Were I a government agency, I would be looking for good Twitter management tools. The API is available from Twitter so I could contract for a tool to be designed and programmed. That would take a number of years and cost far more than budgeted. Or, i could find a couple of existing tools and see if they could be used in concert.

The search tool is the most obvious. It will generate an RSS feed so there are two options for the user. What a governmental agency should be able to do is monitor a Twitter search, hashtag or other, and then extract the Tweets that convey desired information. You might need several people monitoring, or you might be able to create a search that weeds out the garbage. It depends on what you are looking for.

Another thing that could be done is the creation of your own Twitter network. Since Twitter allows users to restrict Tweets to only select people, an agency could create a number of Twitter accounts and interlace all of them using the restriction parameter. Facebook and Flickr can do the same thing, so with a little work and planning a network could be created for both messages and photos that would be invisible to the general public. It wouldn’t be secret but it would be invisible to nearly everyone.

That would give an agency a robust network for important messages, pictures, etc. that have to be seen by a number of people in realtime or near realtime. Imagine firefighters shooting pics to Flickr and those pics would be available to command almost instantly. A soldier Tweets his position and the location of an enemy force without speaking or using the radio.

If nothing else, monitoring Tweets about an emergency may provide additional data. “I can see fire on xxx street” tells firefighters something. “I hear shooting by the library” does the same for police. There will be issues, false reports, etc., but they are all issues that already happen with our emergency services.

If nothing else, government agencies should consider the value of having hundreds if not thousands of people reporting to them during an emergency. Twitter will describe the state of mind of the people the emergency is affecting. It might even be a good idea for a governmental agency to fund Twitter enough to enable the SMS messaging system worldwide.

The Amazing Internet

Friday, June 27th, 2008

In 1992, sixteen years ago, it was virtually impossible to view a picture on the Internet. Connection to the Internet was through a slow dial-up modem or, for a lucky few, through academic, governmental or business T-1 connections.

Today, I can look at a photograph taken in China at the scene of a disaster within moments after it was taken. I can read first person accounts of a battle in Iraq within hours. I can exchange points of view with a Peruvian in real time,

You young people, he says in a quavery old voice, don’t know how lucky you are.
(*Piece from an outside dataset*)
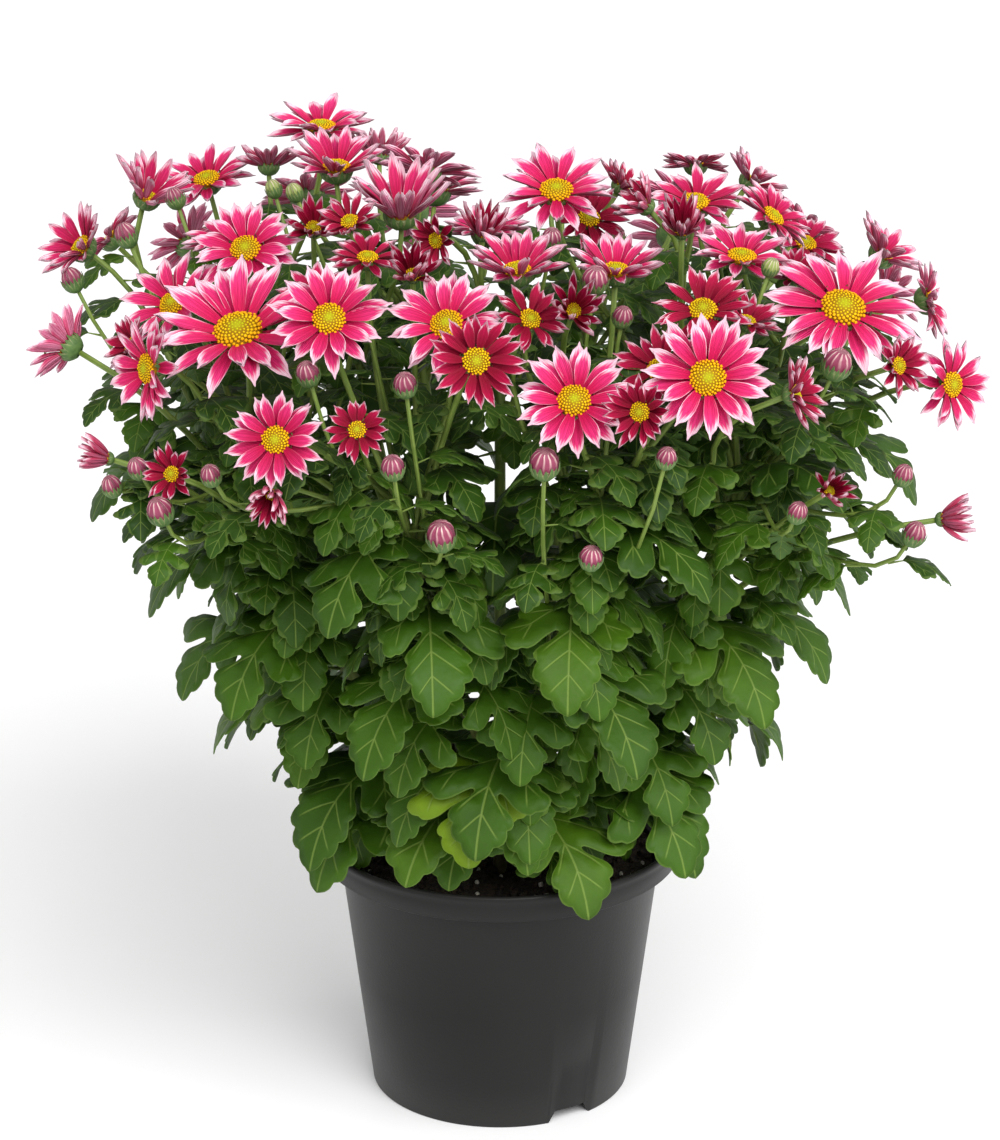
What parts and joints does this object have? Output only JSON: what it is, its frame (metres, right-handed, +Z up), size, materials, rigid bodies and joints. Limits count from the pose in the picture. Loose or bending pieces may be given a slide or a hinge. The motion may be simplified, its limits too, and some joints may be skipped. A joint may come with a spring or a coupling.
{
  "type": "potted chrysanthemum",
  "caption": "Potted chrysanthemum: a dome of daisy-like pink and white blooms with yellow discs over lobed green leaves, in a round plastic nursery pot.",
  "frame": {"origin": "where the pot's axis meets the surface that its foot ring rests on", "axes": "+Z up along the pot's axis, -Y towards the front of the plant, +X to its right"},
  "size_m": [0.3403, 0.3173, 0.3742],
  "materials": {
    "pot_plastic": "satin black injection-moulded plastic, paler along the lip",
    "potting_soil": "dark crumbly potting mix with white perlite grains",
    "foliage": "satin mid-green leaf with pale veins, and green ribbed stems",
    "petals": "soft magenta-pink petals with white edges round a golden disc"
  },
  "bodies": {
    "root": {"pot": "pot_plastic", "soil": "potting_soil", "leafy_stem_1": "foliage", "leafy_stem_2": "foliage", "leafy_stem_3": "foliage", "leafy_stem_4": "foliage", "leafy_stem_5": "foliage", "bloom_01": "petals", "bloom_02": "petals", "bloom_03": "petals", "bloom_04": "petals", "bloom_05": "petals", "bloom_06": "petals", "bloom_07": "petals", "bloom_08": "petals", "bloom_09": "petals", "bloom_10": "petals", "bloom_11": "petals", "bloom_12": "petals", "bloom_13": "petals", "bloom_14": "petals", "bloom_15": "petals", "bloom_16": "petals", "bloom_17": "petals", "bloom_18": "petals", "bloom_19": "petals", "bloom_20": "petals", "bloom_21": "petals", "bloom_22": "petals", "bloom_23": "petals", "bloom_24": "petals", "bloom_25": "petals", "bloom_26": "petals", "bloom_27": "petals", "bloom_28": "petals", "bloom_29": "petals", "bloom_30": "petals", "bloom_31": "petals", "bloom_32": "petals", "bloom_33": "petals", "bloom_34": "petals", "bloom_35": "petals", "bloom_36": "petals", "bloom_37": "petals", "bloom_38": "petals", "bloom_39": "petals", "bloom_40": "petals", "bloom_41": "petals", "bloom_42": "petals", "bloom_43": "petals", "bloom_44": "petals", "bloom_45": "petals", "bloom_46": "petals", "bloom_47": "petals", "bloom_48": "petals", "bloom_49": "petals", "bloom_50": "petals", "bloom_51": "petals", "bloom_52": "petals", "bloom_53": "petals"}
  },
  "joints": []
}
The Internet has made the world realtime. The potential of the Net is that everything can be witnessed, worldwide, as it happens. The only obstacle is implementation of the existing technology.

CNN, Fox News, and others have been featuring photos from their viewers that involve current news. Fox isn’t very good about giving those folks credit but the pics do get put up.

There’s the rub. Should we, the public, be contributing to the success of media if we do not get credit or payment for our work?

Let’s face it. In the “old” days, freelance photographers got big money for capturing pictures of news value. Yet, here we are in the Internet age, sending our work to CNN or Fox or the local station for free. And much of the time we don’t even get a printed credit on screen for the effort.

The Internet makes this realtime coverage possible. But, it is destroying the economic model that used to pay for the coverage we saw. Is there a new model that will compensate the public for participating in news coverage yet allow for a valuation of that effort by the media?

I write for a couple of different sites that pay a fraction of a cent per view. For all intents, they do not do news, just opinion and features. I’ve made $19 in the last year off this work. If I wrote more, I’d make more but the incentive is rather low.

Could the local news media find an incentive price that would attract me to provide them articles or photos? You bet! I’ve covered a number of local stories that should have been in the paper or on the TV.

And, I’ve done some work that belongs on CNN. They could have had it for a modest, for them, sum, but there is no mechanism to do that sort of thing.

The old media is beginning to be a day late and a dollar short. They don’t need to be but that’s the way they are applying their business model. I can see up to the minute coverage of many stories on line at no cost. What does the old media have to offer?